Because Jamie Dimond said so......get with the game slack.
Posted by wutangfinancial
Treasure Valley
Member since Sep 2015
11869 posts
Posted on 10/11/22 at 8:45 am to
Let me guess: stocks have priced everything in?
Posted by el Gaucho
He/They
Member since Dec 2010
58529 posts
Posted on 10/11/22 at 9:19 am to
Honestly the only hope for western society now is for Putin to save us

Putin basically harriet Tubman for millenials
Posted by wutangfinancial
Treasure Valley
Member since Sep 2015
11869 posts
Posted on 10/11/22 at 9:42 am to
Posted by bod312
Member since Jul 2015
846 posts
Posted on 10/11/22 at 11:10 am to
quote:

Let me guess: stocks have priced everything in?


Let me guess: TD MT readers are the only ones who know any of the current economic risks and future uncertainties? For the record, I am not saying we have bottomed or that everything is priced in but if people on here know something, so does the market.

Personally, I think there is an inverse relation between those who think they can predict the market in the short term versus their actual knowledge on the subject.
Posted by wutangfinancial
Treasure Valley
Member since Sep 2015
11869 posts
Posted on 10/11/22 at 11:48 am to
quote:

For the record, I am not saying we have bottomed or that everything is priced in but if people on here know something, so does the market.

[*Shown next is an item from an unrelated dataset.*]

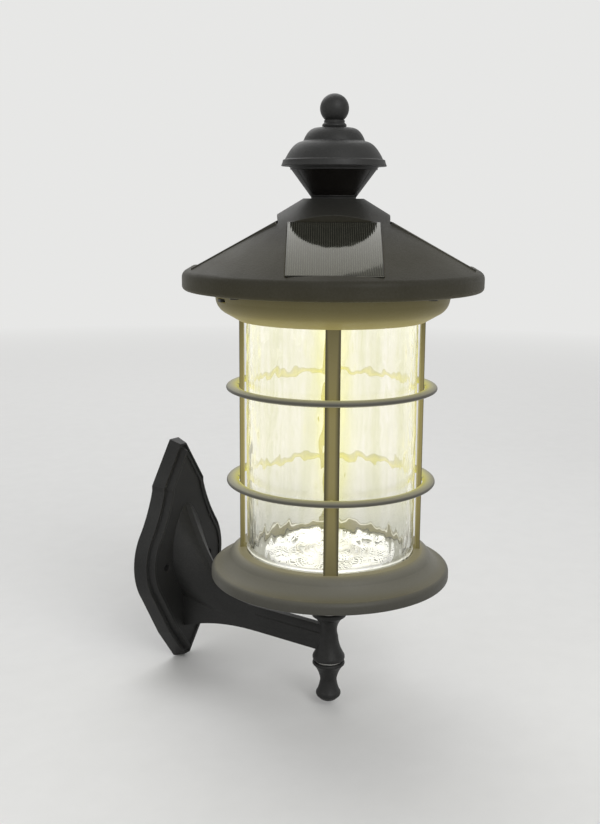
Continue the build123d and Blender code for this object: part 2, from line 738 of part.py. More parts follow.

If "the market" to you is the equity market I have bad news for you. That's the dumbest money in capital markets
Posted by bod312
Member since Jul 2015
846 posts
Posted on 10/11/22 at 1:05 pm to
quote:

That's the dumbest money in capital markets


This may be true and should not be surprising but that does not mean below is not true.

quote:

but if people on here know something, so does the market.
Posted by JLivermore
Wendover
Member since Dec 2015
1690 posts
Posted on 10/11/22 at 2:35 pm to
I predict I'll be firing my FA for not having any sort of playbook for a higher interest rate environment.
Posted by wutangfinancial
Treasure Valley
Member since Sep 2015
11869 posts
Posted on 10/11/22 at 2:35 pm to
quote:

but if people on here know something, so does the market.


It's priced in, bro

Posted by kywildcatfanone
Wildcat Country!
Member since Oct 2012
136286 posts
Posted on 10/11/22 at 3:45 pm to
Probably 18K if the democrats retain all of congress.
Posted by oneg8rh8r
Port Ludlow, WA
Member since Dec 2003
2940 posts
Posted on 10/11/22 at 5:12 pm to
I've tagged this person's quote twice now, but I'm onboard with their line of thought.
I think the Dow is headed to 23-24K. We haven't seen panic, we haven't seen capitulation, the market is still higher than it was when the Covid sell off happened (28.2K) and it was overinflated then. A crash is coming, too much fake money not too and crashes don't land at the previous bottom, they blow right through them.

quote:

What we need is more action, less words. I have seen market crashes, and this has been the most timid, where people still go and buy the dips. Are you serious? In real crashes, the Fed cuts the margin of broker accounts. Yep. In real crashes, markets go up and down in a single day, 700 to 1000 points. That's real volatility. We have yet to reach a point where the machines of Wall Street throw in the towel. And I do know where that point will be. We have yet to lower earning estimates for most stocks. And I do know what happens when real earnings collapse. The Graham-Dodd equation has always been my guide to valuation. And interest rates are pathetically still negative. Look at JNK. Its still flying high. When it real crashes, that bond index crashes. The bond market is still floating up in the sky like a weather balloon. What we need is real interest rates to rise to Mt Everest and the 20 year bond is smashed to 50% below present levels.